* _TASK_
Copy the listing below line for line, starting at its first line and ending with the line that has "lights the rest." in it. Add nothing.

* _SOURCE DATA_
============================================================

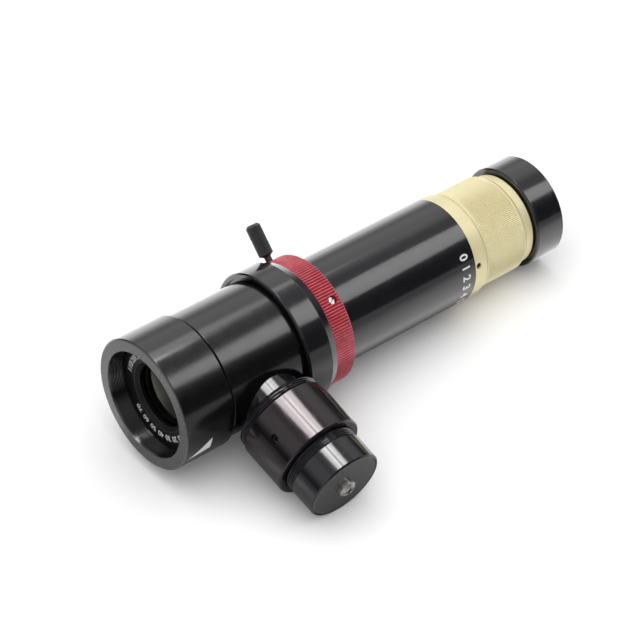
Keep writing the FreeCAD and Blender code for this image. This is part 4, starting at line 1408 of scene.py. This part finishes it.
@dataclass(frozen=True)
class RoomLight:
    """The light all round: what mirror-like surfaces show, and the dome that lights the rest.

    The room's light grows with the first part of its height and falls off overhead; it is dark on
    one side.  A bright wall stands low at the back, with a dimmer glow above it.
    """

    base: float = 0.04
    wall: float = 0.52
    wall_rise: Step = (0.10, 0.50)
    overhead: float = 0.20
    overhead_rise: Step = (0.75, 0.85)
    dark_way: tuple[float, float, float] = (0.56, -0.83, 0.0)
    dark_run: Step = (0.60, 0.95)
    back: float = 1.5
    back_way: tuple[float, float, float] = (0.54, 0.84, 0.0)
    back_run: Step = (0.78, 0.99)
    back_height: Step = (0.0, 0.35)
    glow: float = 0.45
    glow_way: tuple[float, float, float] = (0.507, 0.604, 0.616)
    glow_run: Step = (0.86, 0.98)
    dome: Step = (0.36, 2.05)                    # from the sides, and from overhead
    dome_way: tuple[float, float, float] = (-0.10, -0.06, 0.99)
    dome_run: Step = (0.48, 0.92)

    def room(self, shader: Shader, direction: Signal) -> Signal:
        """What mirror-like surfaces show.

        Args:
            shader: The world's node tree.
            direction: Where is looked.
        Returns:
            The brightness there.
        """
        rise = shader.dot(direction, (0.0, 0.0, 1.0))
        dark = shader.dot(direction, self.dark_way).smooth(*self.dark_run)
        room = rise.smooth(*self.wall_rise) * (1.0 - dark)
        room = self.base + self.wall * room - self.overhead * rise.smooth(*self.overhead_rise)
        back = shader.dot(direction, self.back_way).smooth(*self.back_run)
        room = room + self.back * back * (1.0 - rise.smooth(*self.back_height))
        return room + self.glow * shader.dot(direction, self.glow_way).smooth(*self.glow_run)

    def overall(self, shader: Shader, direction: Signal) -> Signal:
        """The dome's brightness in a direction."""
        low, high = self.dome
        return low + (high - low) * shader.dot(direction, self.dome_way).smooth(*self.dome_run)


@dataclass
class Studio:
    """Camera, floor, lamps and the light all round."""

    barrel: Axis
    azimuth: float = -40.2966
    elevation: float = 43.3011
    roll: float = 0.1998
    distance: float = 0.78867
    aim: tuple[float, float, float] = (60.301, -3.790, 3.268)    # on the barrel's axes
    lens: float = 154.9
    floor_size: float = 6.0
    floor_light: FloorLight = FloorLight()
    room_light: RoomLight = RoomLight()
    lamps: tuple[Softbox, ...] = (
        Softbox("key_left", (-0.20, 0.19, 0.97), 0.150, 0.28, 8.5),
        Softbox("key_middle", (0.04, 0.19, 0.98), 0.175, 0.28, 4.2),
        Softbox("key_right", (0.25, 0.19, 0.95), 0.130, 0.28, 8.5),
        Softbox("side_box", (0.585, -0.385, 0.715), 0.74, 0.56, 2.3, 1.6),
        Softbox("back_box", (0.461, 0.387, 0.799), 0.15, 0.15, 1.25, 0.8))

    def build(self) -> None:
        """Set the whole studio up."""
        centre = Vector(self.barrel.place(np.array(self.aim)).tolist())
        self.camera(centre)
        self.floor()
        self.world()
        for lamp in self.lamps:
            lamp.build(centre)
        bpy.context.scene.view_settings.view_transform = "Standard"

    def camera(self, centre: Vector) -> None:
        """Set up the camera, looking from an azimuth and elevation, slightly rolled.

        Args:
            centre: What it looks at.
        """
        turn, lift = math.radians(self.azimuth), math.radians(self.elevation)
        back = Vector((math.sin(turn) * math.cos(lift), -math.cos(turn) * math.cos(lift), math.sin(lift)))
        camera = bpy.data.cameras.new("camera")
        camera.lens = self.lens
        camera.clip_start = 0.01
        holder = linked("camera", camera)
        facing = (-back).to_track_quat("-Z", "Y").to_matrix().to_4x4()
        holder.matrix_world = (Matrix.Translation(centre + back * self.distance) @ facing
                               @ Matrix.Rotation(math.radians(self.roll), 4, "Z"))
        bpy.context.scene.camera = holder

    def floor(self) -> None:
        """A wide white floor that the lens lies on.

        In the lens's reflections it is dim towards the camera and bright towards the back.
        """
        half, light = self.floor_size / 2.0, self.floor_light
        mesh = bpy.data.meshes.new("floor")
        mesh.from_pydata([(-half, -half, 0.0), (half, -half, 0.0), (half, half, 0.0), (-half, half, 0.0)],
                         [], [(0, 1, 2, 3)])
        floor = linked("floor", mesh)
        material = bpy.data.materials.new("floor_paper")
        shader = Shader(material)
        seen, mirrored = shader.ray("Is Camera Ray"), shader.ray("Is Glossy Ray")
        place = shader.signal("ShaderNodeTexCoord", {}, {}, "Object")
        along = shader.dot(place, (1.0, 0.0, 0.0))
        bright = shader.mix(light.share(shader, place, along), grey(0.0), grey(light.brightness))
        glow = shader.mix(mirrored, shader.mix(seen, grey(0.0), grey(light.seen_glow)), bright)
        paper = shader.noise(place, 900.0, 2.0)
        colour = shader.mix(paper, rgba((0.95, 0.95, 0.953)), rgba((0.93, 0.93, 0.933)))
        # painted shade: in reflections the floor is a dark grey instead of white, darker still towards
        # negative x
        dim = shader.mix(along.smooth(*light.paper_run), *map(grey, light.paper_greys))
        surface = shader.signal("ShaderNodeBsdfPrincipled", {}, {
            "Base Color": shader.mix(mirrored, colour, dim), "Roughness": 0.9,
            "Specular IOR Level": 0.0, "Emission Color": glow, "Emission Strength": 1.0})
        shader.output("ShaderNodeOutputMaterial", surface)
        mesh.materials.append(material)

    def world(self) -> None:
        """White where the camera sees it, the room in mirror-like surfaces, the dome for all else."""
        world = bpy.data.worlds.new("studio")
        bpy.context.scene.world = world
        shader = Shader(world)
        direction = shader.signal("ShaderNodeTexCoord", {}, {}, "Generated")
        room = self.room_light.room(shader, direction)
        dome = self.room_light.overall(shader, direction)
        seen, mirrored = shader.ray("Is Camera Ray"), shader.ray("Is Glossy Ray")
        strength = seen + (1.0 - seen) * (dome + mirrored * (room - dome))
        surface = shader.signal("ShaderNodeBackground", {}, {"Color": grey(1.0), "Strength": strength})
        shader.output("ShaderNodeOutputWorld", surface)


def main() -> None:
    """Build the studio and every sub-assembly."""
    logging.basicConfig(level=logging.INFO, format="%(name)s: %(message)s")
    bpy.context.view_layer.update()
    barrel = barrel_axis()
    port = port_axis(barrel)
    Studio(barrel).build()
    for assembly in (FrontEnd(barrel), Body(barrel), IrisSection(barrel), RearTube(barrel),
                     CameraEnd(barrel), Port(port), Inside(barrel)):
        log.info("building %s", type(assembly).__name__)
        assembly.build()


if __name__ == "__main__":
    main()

============================================================

* _THE REPLY_
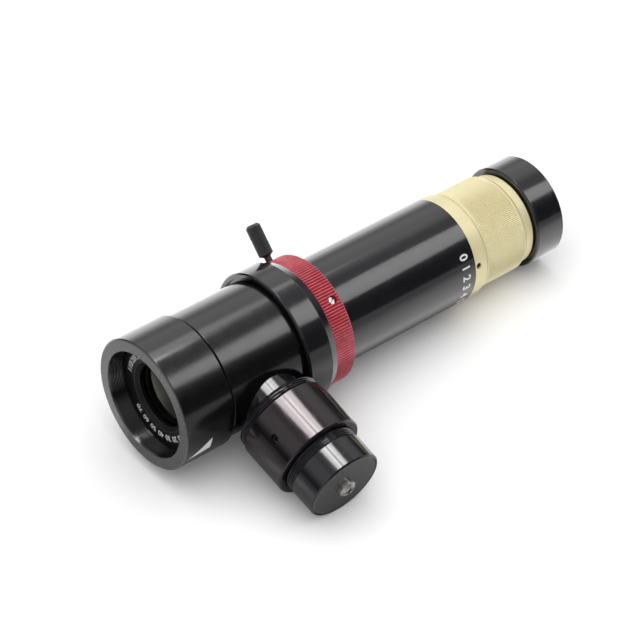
Keep writing the FreeCAD and Blender code for this image. This is part 4, starting at line 1408 of scene.py. This part finishes it.
@dataclass(frozen=True)
class RoomLight:
    """The light all round: what mirror-like surfaces show, and the dome that lights the rest.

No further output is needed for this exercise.